##### SUPPLIED MATERIAL #####
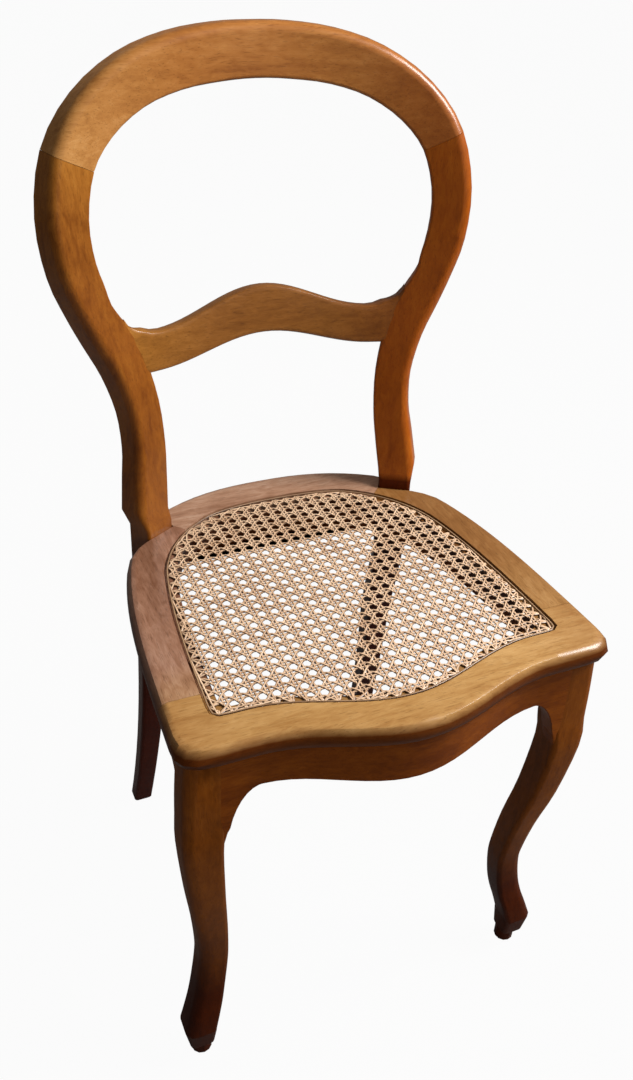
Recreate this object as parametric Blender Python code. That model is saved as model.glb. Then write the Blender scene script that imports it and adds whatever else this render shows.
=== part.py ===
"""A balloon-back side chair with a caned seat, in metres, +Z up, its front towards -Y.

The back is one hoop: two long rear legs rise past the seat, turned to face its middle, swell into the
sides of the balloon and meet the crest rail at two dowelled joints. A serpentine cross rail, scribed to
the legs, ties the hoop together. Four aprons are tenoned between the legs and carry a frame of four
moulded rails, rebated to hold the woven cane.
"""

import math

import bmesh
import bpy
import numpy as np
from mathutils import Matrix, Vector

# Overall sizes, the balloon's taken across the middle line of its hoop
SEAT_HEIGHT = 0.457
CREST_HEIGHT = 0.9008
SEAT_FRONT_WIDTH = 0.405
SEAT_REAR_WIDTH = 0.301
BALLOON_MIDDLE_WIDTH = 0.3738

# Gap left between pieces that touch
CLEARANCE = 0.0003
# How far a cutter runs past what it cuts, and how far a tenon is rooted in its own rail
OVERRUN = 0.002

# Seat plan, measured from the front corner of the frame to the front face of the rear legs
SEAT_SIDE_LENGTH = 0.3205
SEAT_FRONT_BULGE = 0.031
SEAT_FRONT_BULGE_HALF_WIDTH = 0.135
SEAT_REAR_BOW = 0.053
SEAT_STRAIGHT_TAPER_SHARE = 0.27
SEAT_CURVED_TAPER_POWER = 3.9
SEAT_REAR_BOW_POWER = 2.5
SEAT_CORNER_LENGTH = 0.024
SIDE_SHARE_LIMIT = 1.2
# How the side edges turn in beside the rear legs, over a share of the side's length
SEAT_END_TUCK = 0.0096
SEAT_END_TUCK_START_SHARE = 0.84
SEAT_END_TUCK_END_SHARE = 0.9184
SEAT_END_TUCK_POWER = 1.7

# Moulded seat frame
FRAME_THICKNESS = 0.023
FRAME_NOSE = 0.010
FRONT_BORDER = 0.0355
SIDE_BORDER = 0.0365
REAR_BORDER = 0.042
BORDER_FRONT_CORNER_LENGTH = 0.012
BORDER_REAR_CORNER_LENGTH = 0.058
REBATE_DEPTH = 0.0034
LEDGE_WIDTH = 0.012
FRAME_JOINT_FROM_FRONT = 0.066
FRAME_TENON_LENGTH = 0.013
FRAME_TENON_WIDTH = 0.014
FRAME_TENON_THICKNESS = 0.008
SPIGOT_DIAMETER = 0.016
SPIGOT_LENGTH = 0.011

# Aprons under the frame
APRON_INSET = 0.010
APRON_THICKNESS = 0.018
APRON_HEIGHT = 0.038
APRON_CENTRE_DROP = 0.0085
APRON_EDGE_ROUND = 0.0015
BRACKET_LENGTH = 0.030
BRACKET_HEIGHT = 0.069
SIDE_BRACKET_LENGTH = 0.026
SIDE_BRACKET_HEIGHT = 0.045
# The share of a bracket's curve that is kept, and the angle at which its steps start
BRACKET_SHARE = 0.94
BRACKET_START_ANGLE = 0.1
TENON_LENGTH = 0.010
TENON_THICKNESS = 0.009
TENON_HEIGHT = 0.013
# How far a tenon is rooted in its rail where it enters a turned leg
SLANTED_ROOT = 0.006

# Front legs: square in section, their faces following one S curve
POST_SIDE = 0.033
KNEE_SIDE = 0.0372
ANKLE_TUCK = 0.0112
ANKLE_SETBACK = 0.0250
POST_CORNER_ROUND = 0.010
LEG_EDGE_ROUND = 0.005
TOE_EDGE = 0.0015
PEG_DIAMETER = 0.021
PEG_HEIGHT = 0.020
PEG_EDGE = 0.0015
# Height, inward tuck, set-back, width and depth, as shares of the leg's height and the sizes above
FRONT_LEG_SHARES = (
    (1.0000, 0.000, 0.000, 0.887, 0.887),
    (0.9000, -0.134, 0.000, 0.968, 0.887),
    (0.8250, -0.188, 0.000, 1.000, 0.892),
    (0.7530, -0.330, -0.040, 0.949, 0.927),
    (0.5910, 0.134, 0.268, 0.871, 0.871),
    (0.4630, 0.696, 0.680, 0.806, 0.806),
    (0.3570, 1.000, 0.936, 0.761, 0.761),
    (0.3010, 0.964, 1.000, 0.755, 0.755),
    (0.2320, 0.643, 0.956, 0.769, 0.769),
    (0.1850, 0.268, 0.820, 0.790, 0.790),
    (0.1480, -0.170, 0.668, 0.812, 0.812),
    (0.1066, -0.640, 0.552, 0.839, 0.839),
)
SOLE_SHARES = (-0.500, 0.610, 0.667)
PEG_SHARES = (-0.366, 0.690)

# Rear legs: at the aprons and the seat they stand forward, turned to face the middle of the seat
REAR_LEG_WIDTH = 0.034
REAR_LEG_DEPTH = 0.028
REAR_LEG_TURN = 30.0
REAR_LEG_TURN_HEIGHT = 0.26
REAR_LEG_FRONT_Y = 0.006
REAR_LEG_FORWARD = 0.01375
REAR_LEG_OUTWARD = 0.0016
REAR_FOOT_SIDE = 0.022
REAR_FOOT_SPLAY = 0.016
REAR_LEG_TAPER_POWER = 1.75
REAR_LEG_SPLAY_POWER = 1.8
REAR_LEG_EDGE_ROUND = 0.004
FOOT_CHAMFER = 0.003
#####
##### SUPPLIED MATERIAL #####
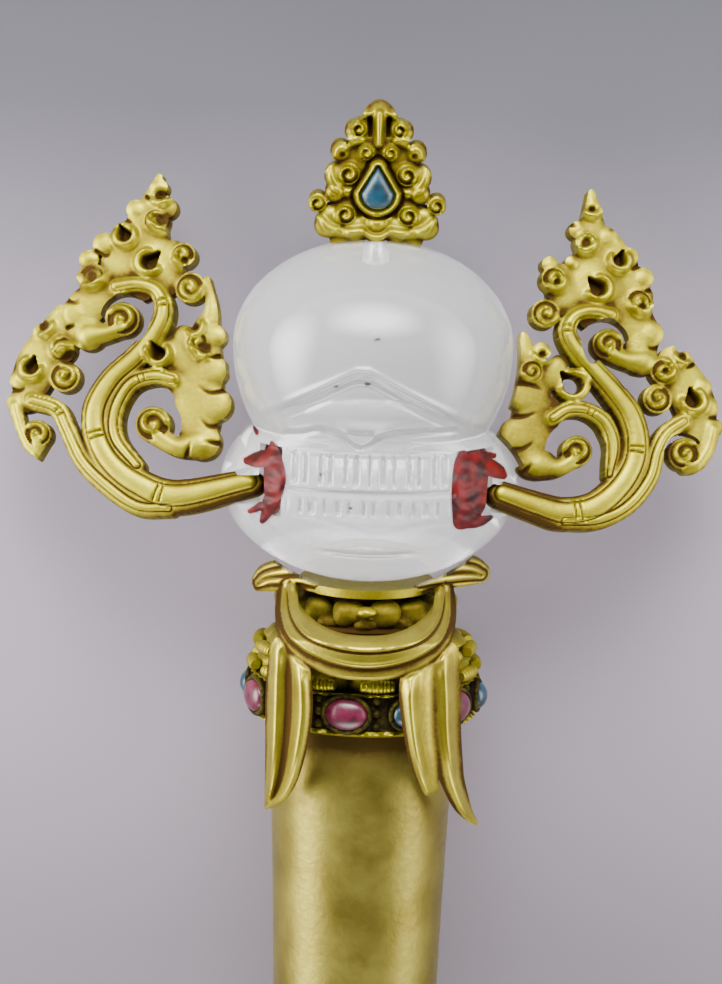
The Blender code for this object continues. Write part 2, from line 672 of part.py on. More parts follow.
#####
# AIM OF THE EXERCISE
Using the data above, transcribe the lines that run from the line with "Recreate this object" to the line with "front towards -Y.", both ends kept, and output nothing else.

# WRITTEN RESPONSE
Recreate this object as parametric Blender Python code. That model is saved as model.glb. Then write the Blender scene script that imports it and adds whatever else this render shows.
=== part.py ===
"""A balloon-back side chair with a caned seat, in metres, +Z up, its front towards -Y.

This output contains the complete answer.